The film ends with scenes of the Berlin Wall coming down, with Moore and his lifelong buddy, now executive producer of most of Moore’s films, Rod Birleson, standing on the top chopping at the bricks. Moore contemplates that the impossible can happen, and leaves the audience with a sense of hope.
The film is better than standard fare for Moore and should satisfy his admirers, while his detractors will still find enough to criticize Michael, for his manipulative questioning and selective editing. With one rosy story after another, it’s obvious Moore is overlooking gross problems in these capitalist countries, many suffering from serious social decline.
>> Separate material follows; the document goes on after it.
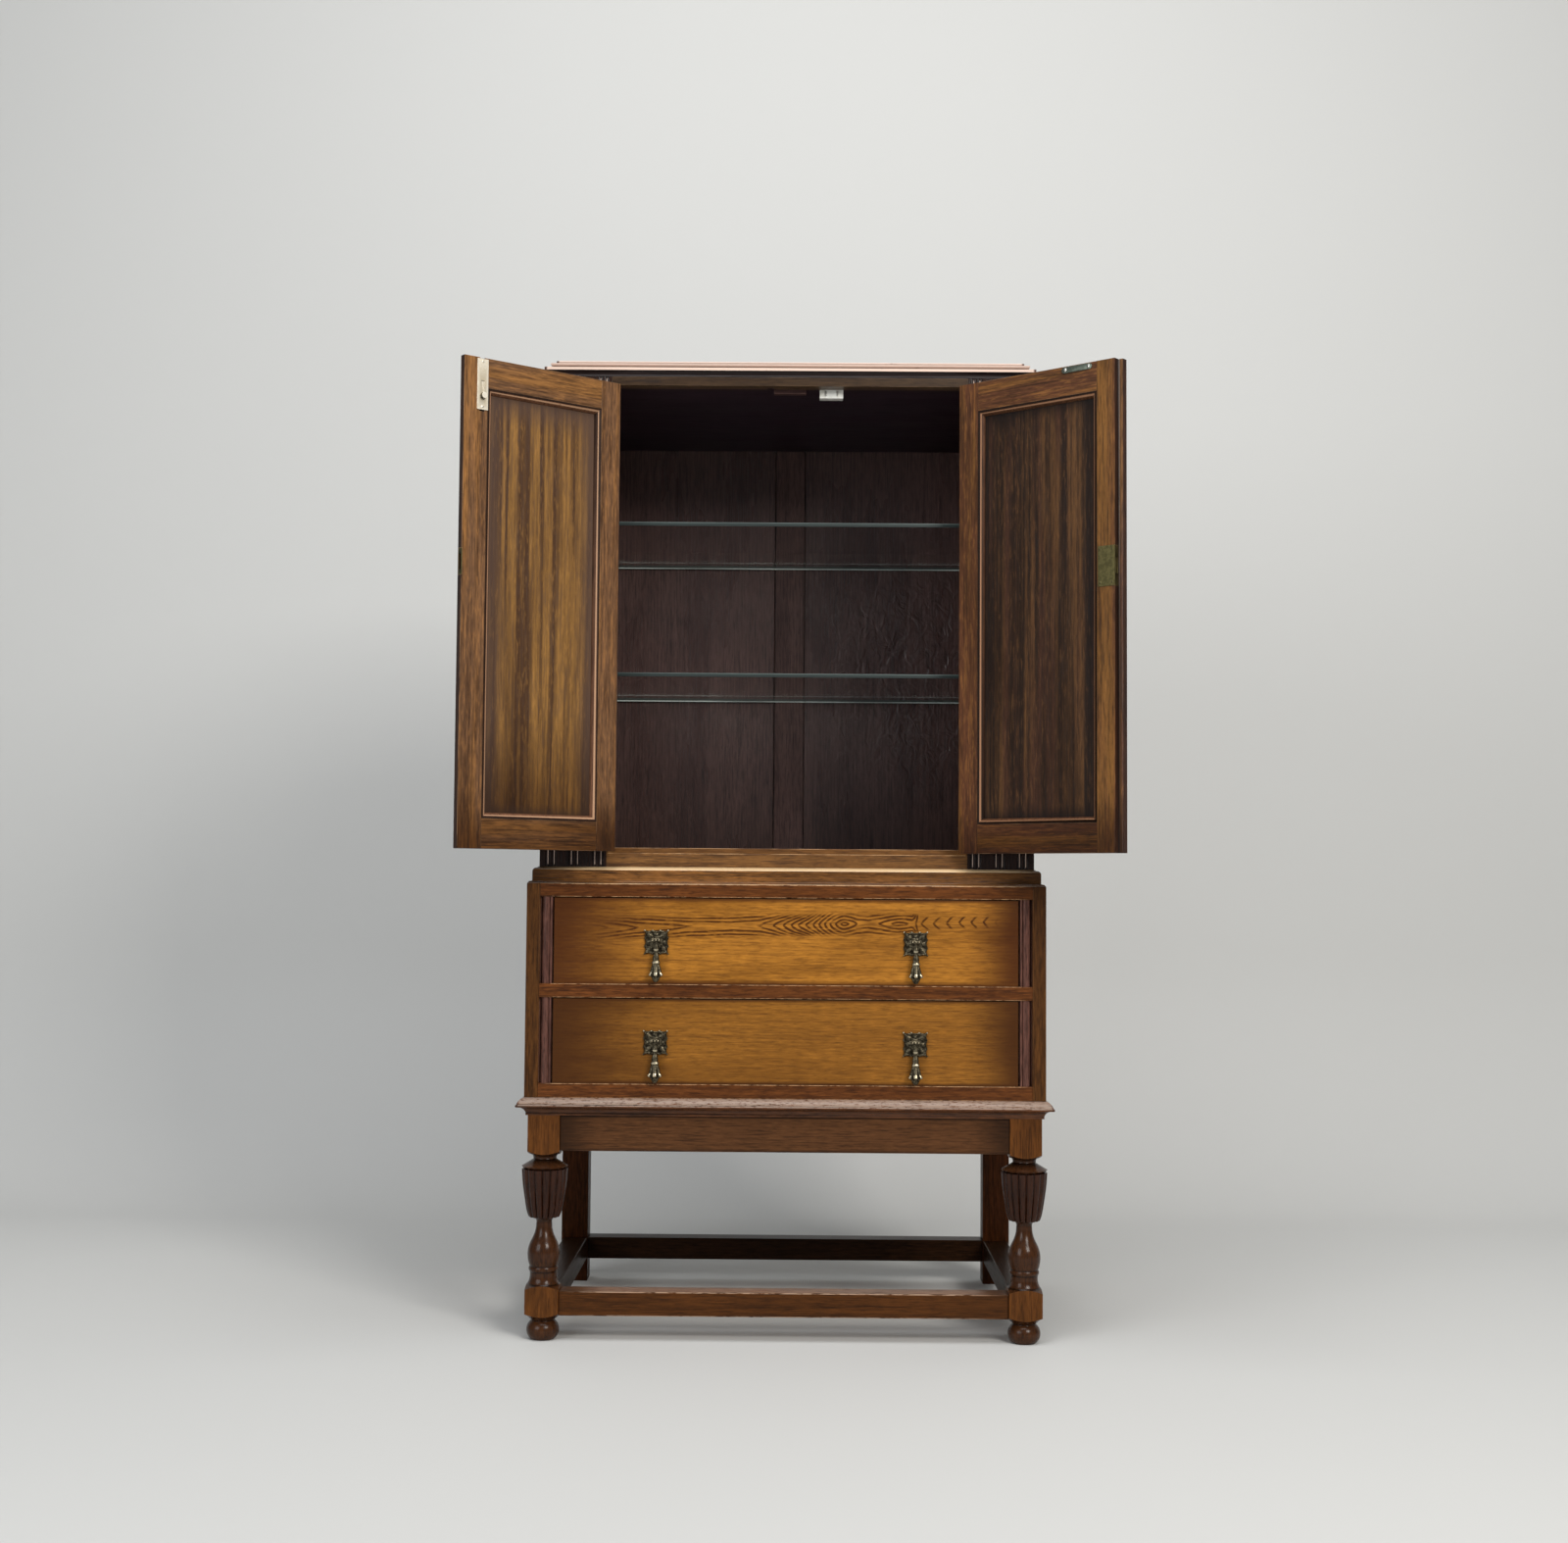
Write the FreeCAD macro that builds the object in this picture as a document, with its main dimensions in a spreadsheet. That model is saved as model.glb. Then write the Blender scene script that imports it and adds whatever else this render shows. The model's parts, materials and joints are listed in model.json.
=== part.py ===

The premiere in Toronto was received with constant laughter, applause and even tears of joy, watching the wondrous examples of social progress displayed in the places he visited. In his remarks after the premiere screening he generously thanked his entire team in the audience and invited every audience member to attend a bona fide festival party down the street, so everyone can be part of the festival experience.
It was one of the few major films that came to the festival without a distributor – and it left that way. Moore reportedly turned down enticing offers from Netflix and other online sources, preferring to save his film for theatrical release. Not surprising considering the love he has for traditional movie theaters like the State up in Traverse City being one of the most successful in the country. For him, nothing matches the excitement of a communal sharing of art in a large darkened room with bouncing lights on a giant screen.
More recently, the film has been picked up by a new distributor excited to promote the film properly, starting out with a Midwest premiere in Chicago on Oct. 23, followed by the Philadelphia Film Festival and then eventual theatrical release this year. But if you can wait six years, what’s a few more weeks?